### Request
Please give the listing again, word for word, with nothing left out.

### Recorded information

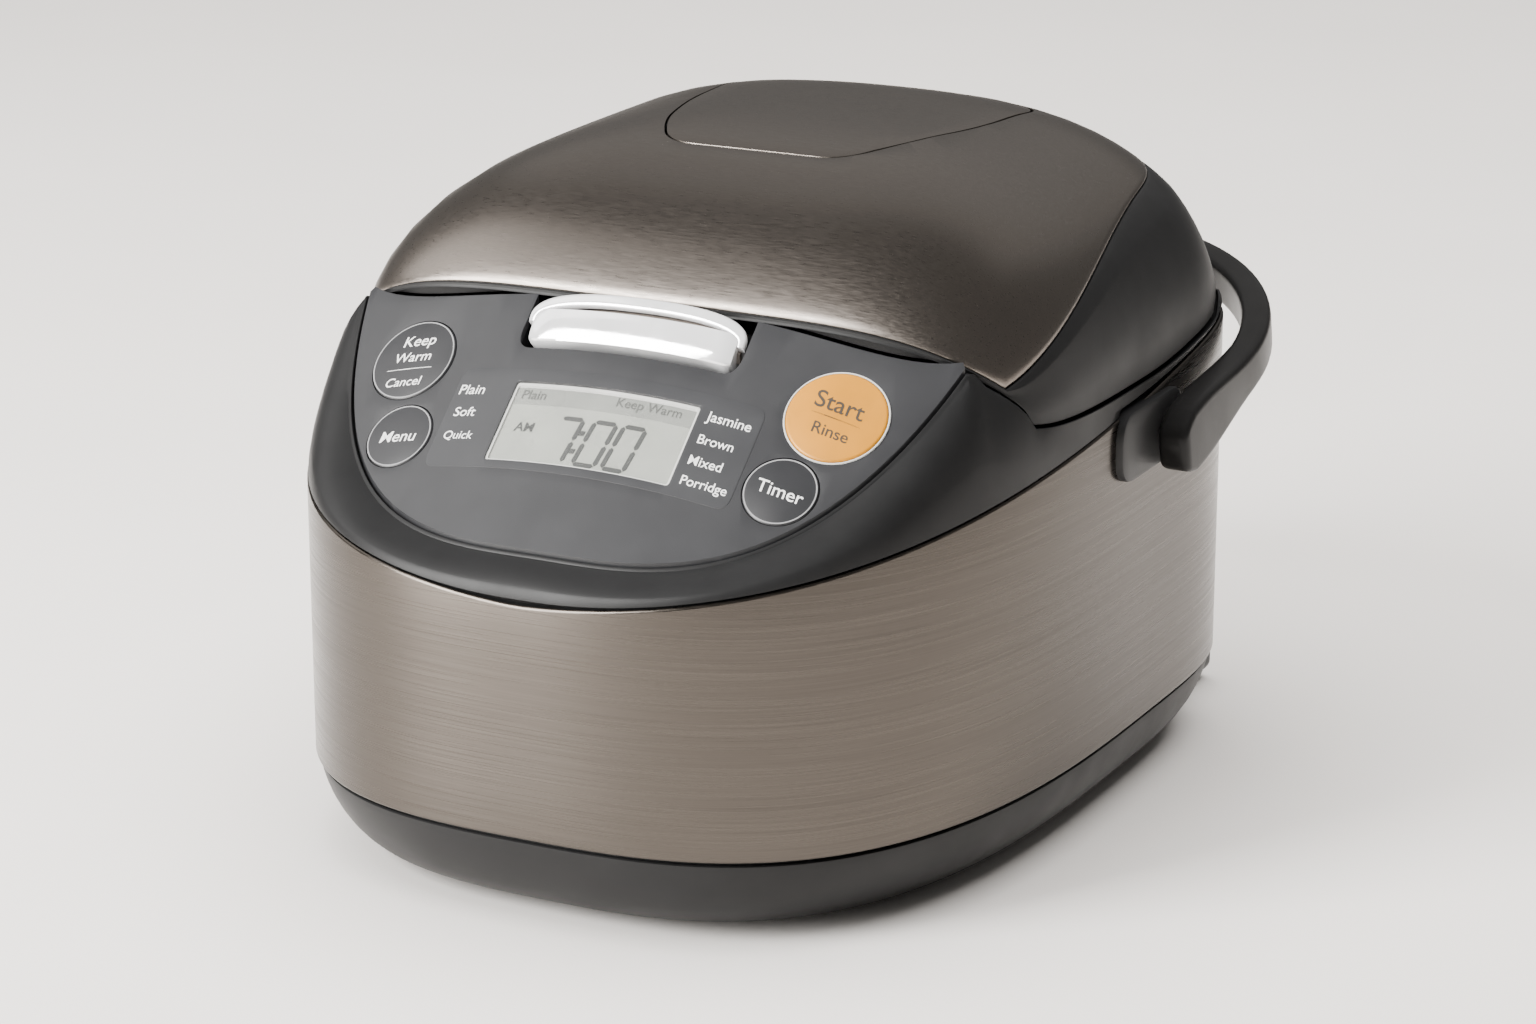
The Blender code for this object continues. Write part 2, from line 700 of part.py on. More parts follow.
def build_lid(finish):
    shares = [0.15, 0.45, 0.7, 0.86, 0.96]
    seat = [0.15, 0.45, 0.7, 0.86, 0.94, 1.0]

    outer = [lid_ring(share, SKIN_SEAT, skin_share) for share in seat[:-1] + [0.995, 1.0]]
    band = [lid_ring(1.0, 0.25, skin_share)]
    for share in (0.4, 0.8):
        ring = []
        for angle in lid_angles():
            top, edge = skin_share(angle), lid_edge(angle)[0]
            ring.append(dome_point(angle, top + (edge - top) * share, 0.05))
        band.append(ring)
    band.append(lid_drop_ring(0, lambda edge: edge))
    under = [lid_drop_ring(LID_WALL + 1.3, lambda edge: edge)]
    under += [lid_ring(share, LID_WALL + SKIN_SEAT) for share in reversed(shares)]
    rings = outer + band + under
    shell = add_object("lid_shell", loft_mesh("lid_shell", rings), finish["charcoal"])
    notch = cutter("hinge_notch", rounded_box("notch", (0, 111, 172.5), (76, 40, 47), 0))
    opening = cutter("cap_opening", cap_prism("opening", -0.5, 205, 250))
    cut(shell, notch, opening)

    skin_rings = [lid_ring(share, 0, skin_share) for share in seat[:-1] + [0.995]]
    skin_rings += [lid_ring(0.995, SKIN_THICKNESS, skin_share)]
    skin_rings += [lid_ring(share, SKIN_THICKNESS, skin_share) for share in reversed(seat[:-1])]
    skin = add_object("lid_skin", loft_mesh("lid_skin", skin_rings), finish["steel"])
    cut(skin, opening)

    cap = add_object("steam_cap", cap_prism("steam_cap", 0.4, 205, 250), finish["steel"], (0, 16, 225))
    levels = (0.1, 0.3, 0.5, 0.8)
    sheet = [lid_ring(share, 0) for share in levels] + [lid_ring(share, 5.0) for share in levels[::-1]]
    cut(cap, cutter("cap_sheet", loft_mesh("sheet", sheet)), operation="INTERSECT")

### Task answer
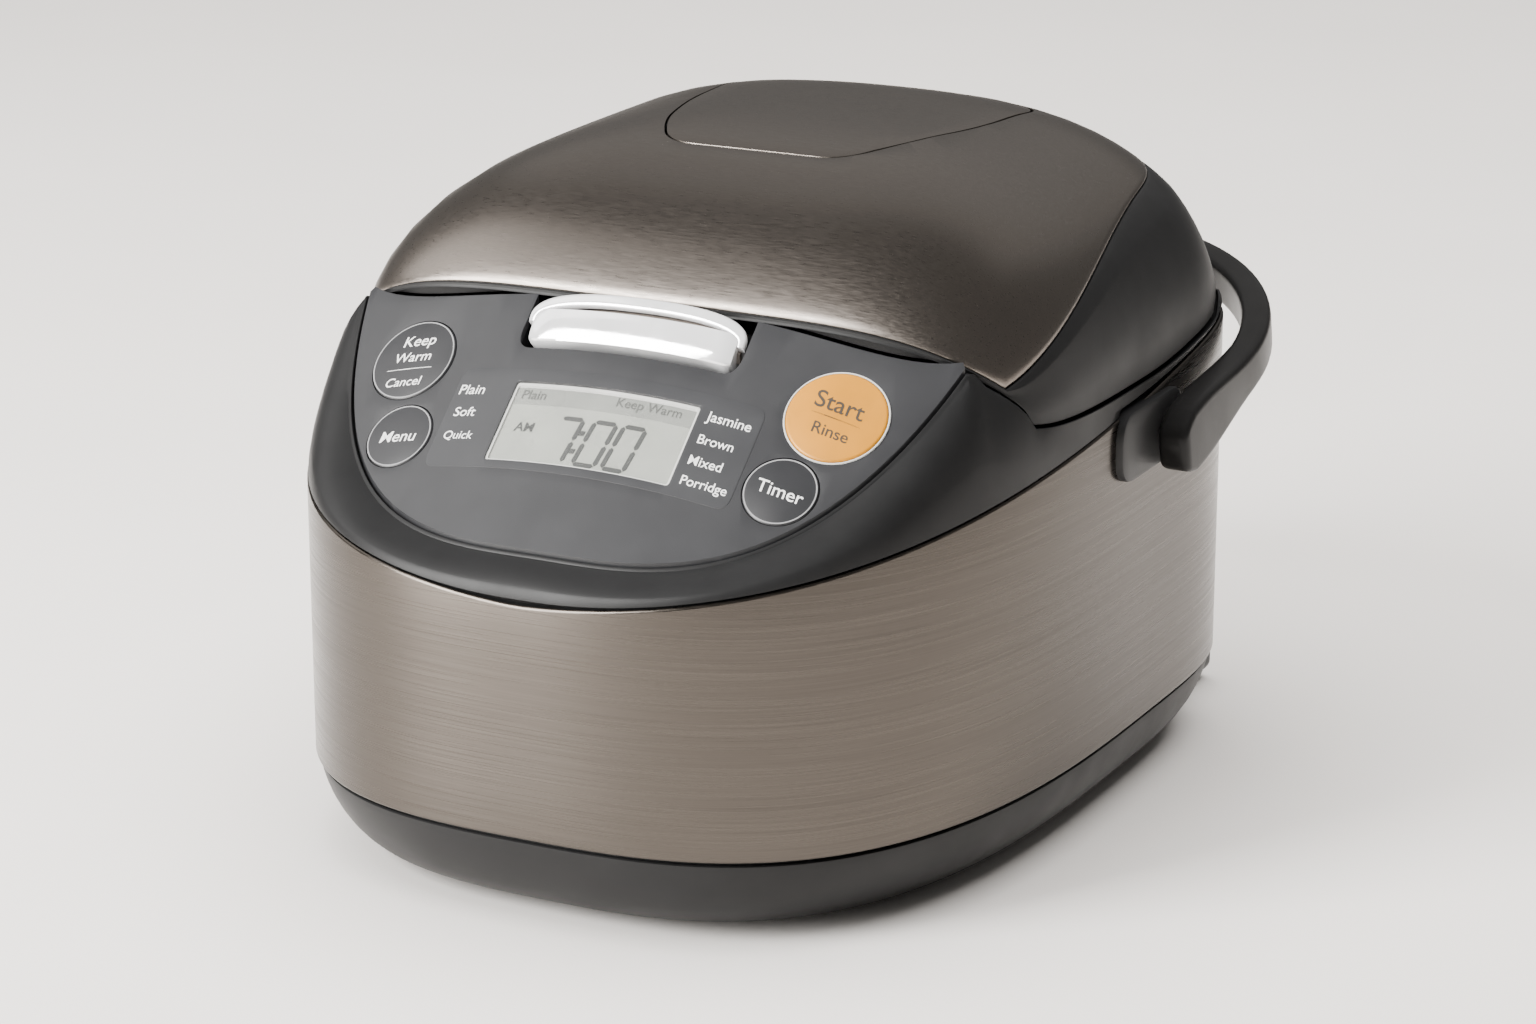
The Blender code for this object continues. Write part 2, from line 700 of part.py on. More parts follow.
def build_lid(finish):
    shares = [0.15, 0.45, 0.7, 0.86, 0.96]
    seat = [0.15, 0.45, 0.7, 0.86, 0.94, 1.0]

    outer = [lid_ring(share, SKIN_SEAT, skin_share) for share in seat[:-1] + [0.995, 1.0]]
    band = [lid_ring(1.0, 0.25, skin_share)]
    for share in (0.4, 0.8):
        ring = []
        for angle in lid_angles():
            top, edge = skin_share(angle), lid_edge(angle)[0]
            ring.append(dome_point(angle, top + (edge - top) * share, 0.05))
        band.append(ring)
    band.append(lid_drop_ring(0, lambda edge: edge))
    under = [lid_drop_ring(LID_WALL + 1.3, lambda edge: edge)]
    under += [lid_ring(share, LID_WALL + SKIN_SEAT) for share in reversed(shares)]
    rings = outer + band + under
    shell = add_object("lid_shell", loft_mesh("lid_shell", rings), finish["charcoal"])
    notch = cutter("hinge_notch", rounded_box("notch", (0, 111, 172.5), (76, 40, 47), 0))
    opening = cutter("cap_opening", cap_prism("opening", -0.5, 205, 250))
    cut(shell, notch, opening)

    skin_rings = [lid_ring(share, 0, skin_share) for share in seat[:-1] + [0.995]]
    skin_rings += [lid_ring(0.995, SKIN_THICKNESS, skin_share)]
    skin_rings += [lid_ring(share, SKIN_THICKNESS, skin_share) for share in reversed(seat[:-1])]
    skin = add_object("lid_skin", loft_mesh("lid_skin", skin_rings), finish["steel"])
    cut(skin, opening)

    cap = add_object("steam_cap", cap_prism("steam_cap", 0.4, 205, 250), finish["steel"], (0, 16, 225))
    levels = (0.1, 0.3, 0.5, 0.8)
    sheet = [lid_ring(share, 0) for share in levels] + [lid_ring(share, 5.0) for share in levels[::-1]]
    cut(cap, cutter("cap_sheet", loft_mesh("sheet", sheet)), operation="INTERSECT")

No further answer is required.